Nothing much piqued my interest, not even the pretty ice-skating ballerinas, until an event called the “Luge.” This high-speed sledding contest reminded me of a type of Appalachian winter recreation we enjoyed in the mountains, back when nobody could afford store-bought Flexible Flyers and snowboards.

We called it “hood sledding,” a sport made possible by major American auto manufacturers’ penchant for designing wide, flat sheet metal engine compartment covers in the 1950s and 1960s.

No junk yard was safe after six inches of snow fell, followed by coating of ice to make road surfaces and hillsides hard and slick. This was when kids and adults from the hills and hollows removed the hoods from wrecked cars and trucks, searched for log chains or clothes line ropes, and cranked up their McCormick Super C or John Deere tractors.

Hood sledding, of course, is the use of car or truck hoods, turned upside-down, as snow sleighs. Pulled by tractors (all-terrain vehicles having not been invented in the mid-20th Century), old hoods made great bobsleds that could hold adults and children alike.

For example, the inverted hood of a wrecked 1955 Buick Roadmaster was capable of containing two adults and three children. Dragged behind a 1953 Model D two-cylinder John Deere tractor (42 horsepower engine), such a hood sled could easily attain speeds of 10-15 mph when my Grandpa Mack shifted into high gear.

The goal of hood sledding was not to be pulled, but – similar to the engineering dynamics on which the Olympic Luge event is based – to use gravity and momentum to whiplash around the putt-putting old farm tractor and go skimming off the lip of a hill. If the hill was steep and the snow packed hard, a hood sled could clock 35 mph on a quarter-mile slide.
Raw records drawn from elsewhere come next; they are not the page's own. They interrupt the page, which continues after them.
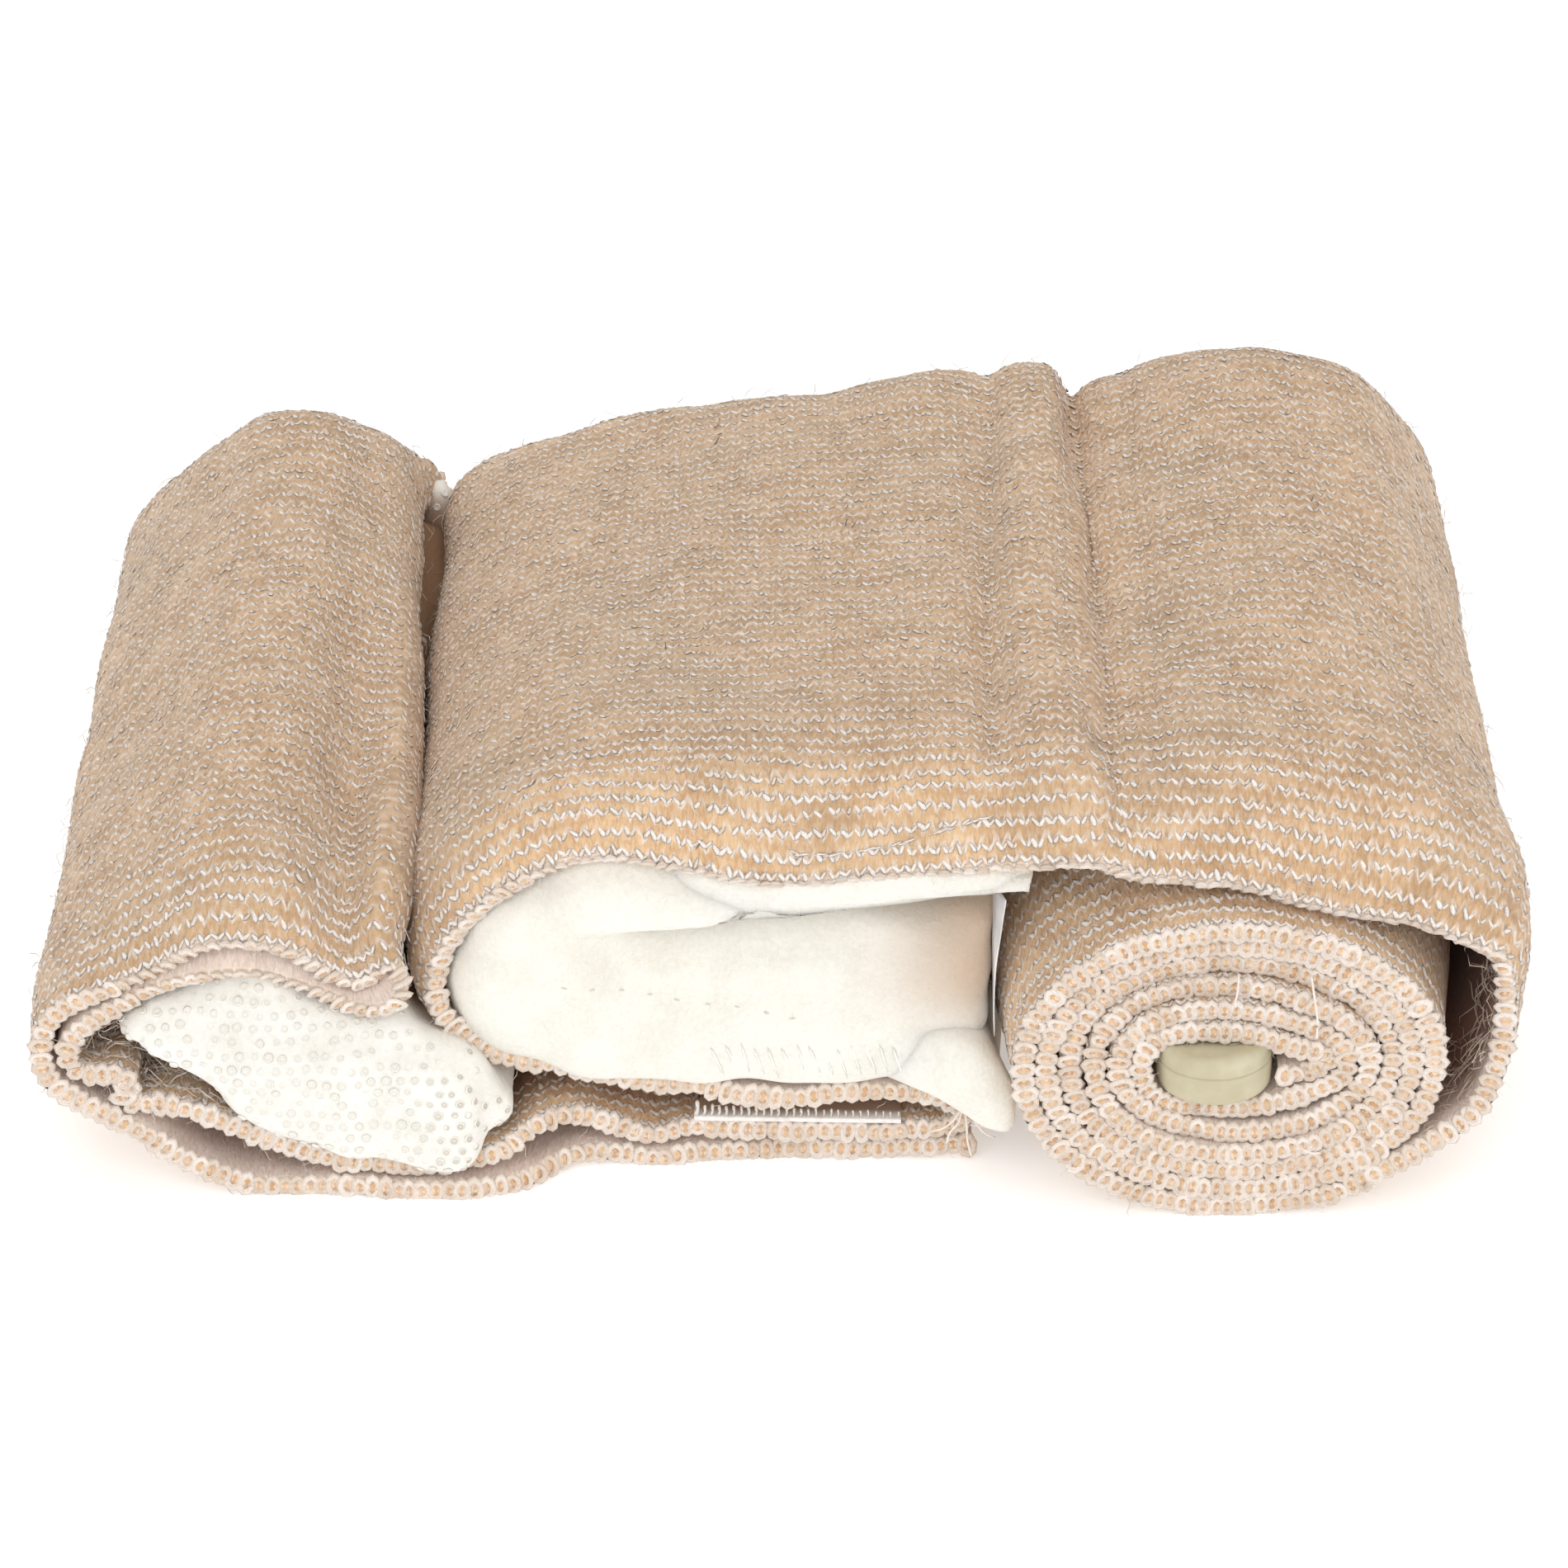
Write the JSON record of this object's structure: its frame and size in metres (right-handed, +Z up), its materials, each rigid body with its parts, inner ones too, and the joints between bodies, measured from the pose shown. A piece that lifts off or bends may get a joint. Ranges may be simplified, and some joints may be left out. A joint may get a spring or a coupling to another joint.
{
  "type": "emergency pressure bandage, folded and rolled",
  "caption": "Knitted elastic bandage folded round its fleece and film-faced pads, with the tail wound round a flat closure bar.",
  "frame": {"origin": "middle of the footprint, on the surface that the bandage rests on", "axes": "+X along the bundle from the folded pads to the roll, +Y away from the front selvedges, +Z up"},
  "size_m": [0.1351, 0.1112, 0.0428],
  "materials": {
    "elastic_knit": "knitted elastic, tan outside with white zigzag rows, brushed pinkish white inside",
    "fleece": "soft ivory fleece with quilting stitches",
    "pad_facing": "absorbent pad under a thin dimpled film",
    "bar_plastic": "satin moulded khaki plastic",
    "hook_tape": "white moulded hook strip",
    "clear_sheet": "thin clear film"
  },
  "bodies": {
    "root": {"elastic_wrap": "elastic_knit", "fleece_pad": "fleece", "film_pad": "pad_facing", "closure_bar": "bar_plastic", "hook_strip": "hook_tape", "clear_film": "clear_sheet"}
  },
  "joints": []
}
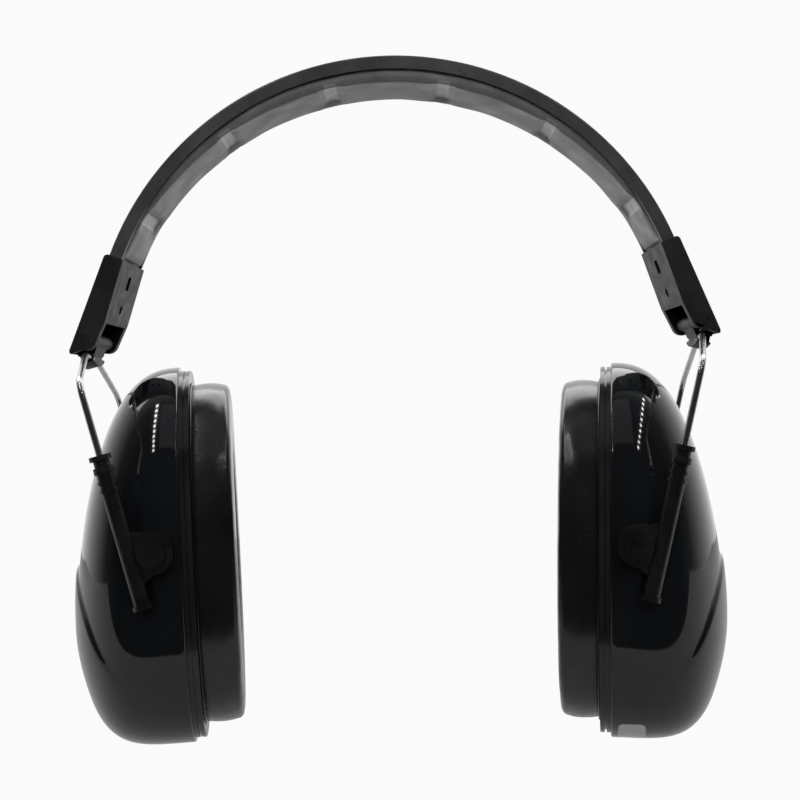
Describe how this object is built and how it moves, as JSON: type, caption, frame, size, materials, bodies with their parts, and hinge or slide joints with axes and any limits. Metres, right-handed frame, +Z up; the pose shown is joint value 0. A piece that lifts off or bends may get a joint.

Hood sledding was quite exciting. It involved attaining high speeds without the benefit of a mechanical steering or braking system. In order to stop a hood sled, the passengers all scooted forward to cause the front of the hood to dig in, like a giant snow shovel. To increase speed, everyone scooted backward to cause a snow-plane effect.

Hood sledding was usually an activity done on a clear, cold night, preferably under a full moon. Members of the community, carrying picnic baskets and thermos containers, gathered at the top of the best hill, where we divided up by church affiliation to race.

The Methodists, my family’s group, tended toward Buick and Pontiac hoods pulled by John Deere two-bangers. The Southern Baptists were strictly Ford folks, a wrecked Crown Victoria furnishing the preferred hood. Their method of locomotion ranged from Farm-Alls to Oliver tractors.

The non-denominational Holy Ghost Lighthouse Outreach Center in Christ, its members forsaking ornamentation of any type, painted the chrome on their cars and trucks black, and they solemnly sledded down the hill in an old hearse hood donated by the local funeral parlor.

The racing aspect of hood sledding was mainly speed for the sake of excitement. What we competed for was distance records, not that anyone would ever remember that First Methodist Church edged out a win in 1958’s hood-sledding event after what appeared to be a tie with the Baptists.

The winning margin was victory was three inches, measured from Chief Pontiac’s chrome head dress to his shoulders on the hood ornament of the Methodists’ racing sleigh.